Getting into the museum is a tiny bit of a pain. Find the doors with "National Guard Memorial" above them (this is in the basement of a larger building), and look for the intercom to the right. You'll have to buzz in, and leave any backpacks with the guy at the desk. But assuming they're open, they'll let you in, and you'll be given directions downstairs to the museum. There are cases showing state militia uniforms and various Air National Guard planes on either side of the stairs, which are fun for a few minutes.
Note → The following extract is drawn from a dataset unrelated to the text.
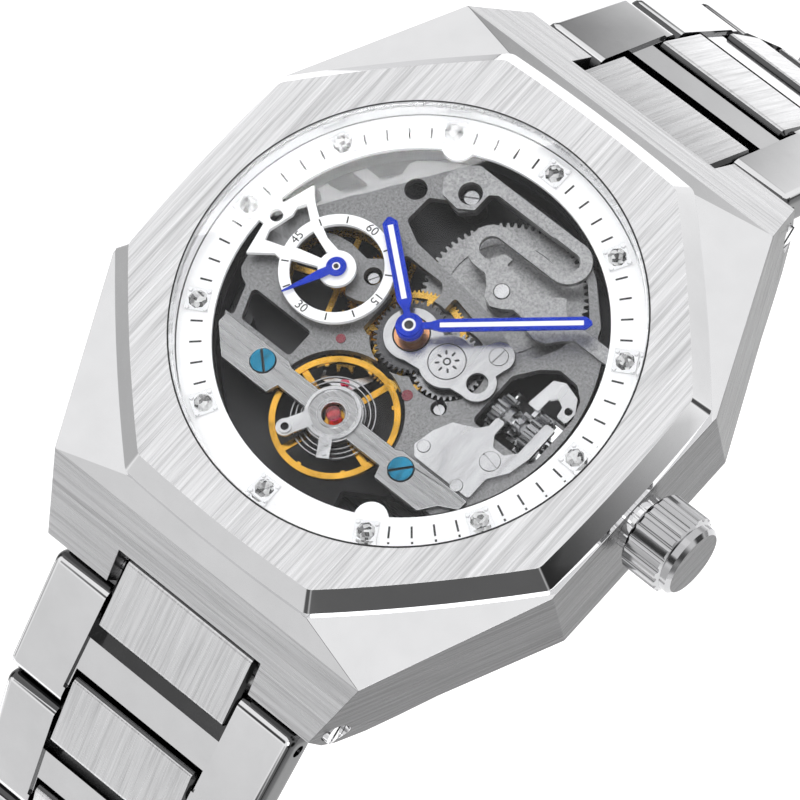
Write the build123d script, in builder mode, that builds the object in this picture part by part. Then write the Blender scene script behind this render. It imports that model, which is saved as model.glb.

The museum itself traces the history of American militia from the earliest colonial days, when it was basically "all of the men in the community need to show up with their guns in case the Indians attack" through their service in the Revolution and the Civil War to WWII and the present. It's quite well-done, although it falls very much on the "museum as history book with some objects" side rather than "museum as collection of objects". That's not to say that there aren't some artifacts, but it's mostly pretty basic stuff. More interesting are the artifact theaters, which combine equipment, pictures and pre-recorded audio to tell the story of a period in the Guard's history. It worked reasonably well3 but seemed like it would have failed catastrophically in the face of even moderate crowds. One of the staff confirmed that most attendees were state Guard delegations and the like. There was also a cool interactive display looking at the mobilization and deployment of Guard units during WWII, including the 45th Infantry Division, which seems designed to produce bottlenecks.


One of the object theaters in action

To be clear, these aren't really criticisms. We didn't see anyone else during our visit, and the curator we talked to admitted that they don't get very much traffic at all, so they can do cool stuff which wouldn't work if you tried it at, say, American History or Air & Space, and to that extent, I'm glad they didn't just slavishly copy the bigger museums. The only serious reason not to go to this museum (assuming you're interested in military museums, which I think is reasonable given that you're reading my museum reviews) is that it's in DC, home to a whole array of great museums, and this one is merely good. So I wouldn't skip out on any interesting Smithsonians for this if you're crunched for time, but it could be a nice change of pace and a break from the crowds that otherwise tend to dominate museums in DC.


1 It's a very good museum, certainly worth considering going to if you're in DC, although a full review is out of scope because this is Naval Gazing, and the only mail we care about comes on buoys.

2 The Navy and Marines only have Active and Reserve units, because the state naval militias, some of which still exist, were never brought under the Federal umbrella like the regular (land) militias were. The Air National Guard exists because state Guards started to add air units when land-based aviation was still under the Army. There are currently ANG units supporting Space Force, and there are discussions of setting up a dedicated Space Guard. These discussions are stupid, but entirely predictable.

3 I should note that the history is generally in the most favorable light to the Guard and (particularly) its predecessors. The militia in the Revolution were not an unmitigated success, and there's a reason they focus on Cowpens as opposed to a lot of other battles.

Comments

  1. October 14, 2024redRover said...

    That in turn has lots of weird downstream effects. The Governor of Missouri theoretically has stealth bombers at his disposal.

    I am sure the details of this are classified, but at a high level is custody of the bombs under a separate chain of command than control of the bombers? (Or I suppose - how far up do you have to go for the chains of command to merge?)

  2. October 14, 2024bean said...

    I mean, I am pretty sure that if he told the 131st Bomb Wing to go and flatten Chicago (as any true Missourian would want to, but I digress), they would tell him no, and be federalized almost immediately. There's a reason I used the world "theoretically" there. In practice, I don't really understand why the ANG exists, except for maybe air-defense units and C-130s, because they won't really be of any use to the governor.

  3. October 15, 2024John Schilling said...

    Even the C-130s can be a weird fit. My hometown ANG unit, the 109th Airlift Wing out of Schenectady, NY, has for I think half a century been the nation's only operator of ski-equipped LC-130s. Notwithstanding New York's winters, nor all the Perfidious Canadians lurking to the North, I do not believe that this offers a meaningful contribution to the defense of New York.

    For a while, it provided a useful contribution to the nation by flying men & supplies to the DEW line radar stations in Greenland and Northern Canada. When those went away at the end of the cold war, they took over from the Navy in supporting operations in Antarctica.

    So, the New York Air National Guard is more or less permanently federalized and tasked with supporting (and I believe largely funded by) the National Science Foundation. Flying to Antarctica and the South Pole, with a home base just inside the 49th parallel.

  4. October 15, 2024bean said...

    I will completely grant that the 109th is a weird unit that doesn't fit in the Guard's theoretical mission, and it's far from the only C-130 unit where this is true, the 193rd SOW (PAANG) being another good example. My point was more that a regular non-prefix C-130 is the sort of thing that a governor might be able to make meaningful use of. Kathy Hochul could ask for an airlift of relief supplies if there's a natural disaster somewhere in New York and the roads are blocked, or to fight forest fires or whatever. But I cannot see any circumstance where Mike Parsons could ask for "his" stealth bombers to do something and have that make sense.